The value returned by createSession is a session proxy, which the code downcasts locally to the proxy type ChatSessionPrx and passes to run to continue the initialization process and execute the "main loop" of the application.

The run function needs to make three asynchronous invocations. Two are remote calls to query the router for the session timeout and identity category, and the third is a local call to create an object adapter. In the latter case, calling createObjectAdapterWithRouter has asynchronous semantics because the implementation may perform remote invocations. The client uses the Promise.all function to execute these tasks:

Promise.all([
    router.getSessionTimeout(),
    router.getCategoryForClient(),
    communicator.createObjectAdapterWithRouter("", router)]
).then(values =>
    {
        //
        // The results of each promise are provided in an array.
        //
        const [timeout, category, adapter] = values;
        ...
    }
);

All asynchronous invocations in Ice for JavaScript return a promise object. A promise allows you to specify success and failure callbacks that are called when the action completes. You can also chain promises together, which simplifies your code structure when executing a sequence of asynchronous actions.

The all convenience function accepts any number of promises, and returns a new promise that completes only when all actions have completed successfully. The client can use all here because there is no dependency among these actions, so they are essentially invoked simultaneously. When all actions have completed, the callback function receives their results.

Keeping a Session Alive

The JavaScript client configures ACM heartbeats to periodically send messages that keep the session alive. The client also configures a connection callback to detect session termination: 

var chat = new Ice.Promise();
...
//
// Use ACM heartbeat to keep session alive.
//
const connection = router.ice_getCachedConnection();
if(timeout > 0)
{
    connection.setACM(timeout, undefined, Ice.ACMHeartbeat.HeartbeatAlways);
}
connection.setCloseCallback(() =>
    {
        if(!completed)
        {
            chat.reject(new Error("Connection lost"));
        }
    });

The chat promise indicates the overall status of the client. If the close callback is invoked and the chat promise hasn't yet completed, it indicates that the connection with the server has been lost. The callback resolves the chat promise by invoking reject and passing it an exception with the cause of the failure.
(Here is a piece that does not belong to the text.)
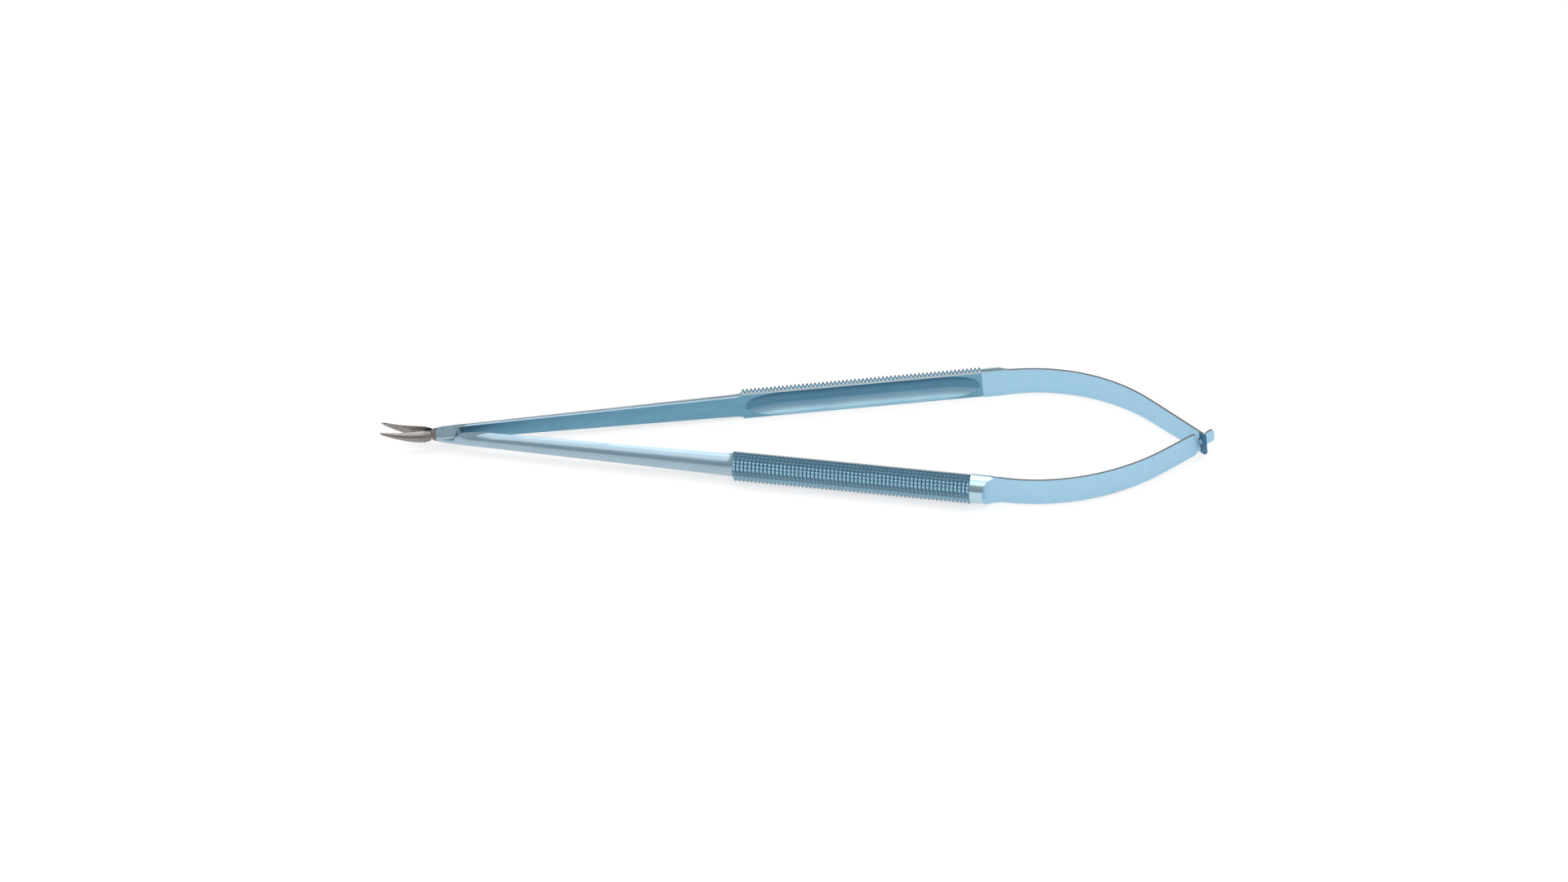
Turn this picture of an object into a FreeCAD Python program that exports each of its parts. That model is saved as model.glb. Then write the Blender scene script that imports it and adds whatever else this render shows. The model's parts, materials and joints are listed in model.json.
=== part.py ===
"""Micro-surgical needle holder with round spring handles.

All sizes are millimetres, +Z is up and the instrument lies on a table.
+X runs from the jaws to the tail of the springs, +Y away from the near handle.
Every lever is first made in its own handle frame: the pivot axis is Z, the
handle runs along +X and the flat inside of the handle is the plane y = FLAT.
"""
import math
import os

import FreeCAD
import Part

V = FreeCAD.Vector
os.makedirs("parts", exist_ok=True)

# angles in degrees
ALPHA = 7.6            # handle flat against the middle plane, springs relaxed
THETA = 6.5            # jaw face against the middle plane, springs relaxed
EPS = ALPHA - THETA    # handle flat against its own jaw face

# handle
FLAT = 0.02            # handle flat, outward of the pivot axis
OFF = 0.23             # centre line of the round, inward of the pivot axis
R_PIV = 2.28           # radius of the taper at the pivot
L_SHANK = 73.1         # end of the plain taper
L_FLARE = 1.6          # hollow flare from the taper up to the knurl
L_GRIP0 = L_SHANK + L_FLARE   # first knurl valley
PITCH = 1.0
TEETH = 60
L_GRIP1 = L_GRIP0 + PITCH * TEETH
R_ROOT = 3.95
R_TIP = R_ROOT + 0.70
ROWS = 12
STEP = 0.39806         # from the end of the taper up to the floor of the knurl
TAPER = (R_ROOT - STEP - R_PIV) / L_SHANK
LAND = 0.638557        # from the handle flat out to the first row of the knurl
SLOPE = 0.158557       # part of it that slopes down to that row
EDGE = 0.10            # broken edge beside the flat
Z_RIM = R_ROOT + 0.27  # half height of the grip at its plain edges
SPAN = math.degrees(math.acos((OFF + FLAT + LAND) / R_ROOT))   # half angle that the knurl covers
IN_SCOOP = 10.8        # from either end of the knurl to the scoop's full depth
R_BAR = R_ROOT + 0.35   # polished bar behind the knurl

# box joint
Z_BOX = 1.3            # half height of the box
GAP = 0.02             # half of the gap between the two laps
BACK = 5.18            # back shoulder line, x = BACK - |y|
FRONT = 4.39           # front shoulder line, x = -FRONT + |y|
SLACK = 0.05           # play of the shoulders when the jaws are shut

# screw
R_HEAD = 1.2
R_PIN = 0.8

# leaf
T_LEAF = 0.5
H_TAIL = R_BAR - 0.78  # half height of each leaf at its tail
H_NECK = 1.05          # half height of the neck that passes through the slit
H_HEAD = 1.95          # half height of the head that holds it there
SEAM = 0.02
L_RUN = 7.15           # from the seam to the end of the milled run-out
L_LEAF = L_GRIP1 + SEAM + L_RUN      # where the plain leaf starts
START_FAR = L_LEAF + 0.13            # where each leaf starts to curve
START_NEAR = L_LEAF + 2.20
R_FAR, TURN_FAR = 45.32, 48.03       # radius and angle of each curve
R_NEAR, TURN_NEAR = 49.40, 46.29


def rot_z(shape, deg):
    s = shape.copy()
    s.rotate(V(0, 0, 0), V(0, 0, 1), deg)
    return s


def turn_over(shape):
    s = shape.copy()
    s.rotate(V(0, 0, 0), V(1, 0, 0), 180)
    return s


def prism_xy(points, z0, z1):
    w = Part.makePolygon([V(x, y, z0) for x, y in points] + [V(points[0][0], points[0][1], z0)])
    return Part.Face(w).extrude(V(0, 0, z1 - z0))


def prism_xz(points, y0, y1):
    w = Part.makePolygon([V(x, y0, z) for x, z in points] + [V(points[0][0], y0, points[0][1])])
    return Part.Face(w).extrude(V(0, y1 - y0, 0))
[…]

In order to receive push notifications about chat activity, the client must register a callback. To do this, it must first create a servant and add it to the object adapter. The call to adapter.add returns a proxy for the Ice object, which the client downcasts to the type ChatRoomCallbackPrx prior to calling setCallback on the session:

const callback = ChatRoomCallbackPrx.uncheckedCast(
    adapter.add(new ChatCallbackI(),
                new Ice.Identity("callback", category)));

return session.setCallback(callback);

At this point, the client is ready to receive notifications. The servant, implemented here as the type ChatCallbackI, defines methods corresponding to the operations on a Slice interface. Notice also the identity assigned to this servant; the identity category is the one we obtained earlier from the router. A Glacier2 client must use its assigned category in the identities of all callback objects for push notifications to be routed successfully.

Sending a Message

A new chat message is sent each time the user hits the Enter key in the input text field. The client defines the following event handler:

$("#input").keypress(e =>
    {
        session.send(msg).then(
            timestamp =>
            {
                writeLine(formatDate(timestamp.toNumber()) + " - <" + username + "> - " + msg);
            },
            ex =>
            {
                if(ex instanceof Chat.InvalidMessageException)
                {
                    writeLine("<system-message> - " + ex.reason);
                }
                else
                {
                    chat.reject(ex);
                }
            });
    });

The code extracts the message and passes it to the chat server by calling session.send. The return value is a timestamp, which the client converts into a date and includes in the log message that it appends to the chat history.

If you would like to see the JavaScript client in action, you can use ZeroC's live chat server.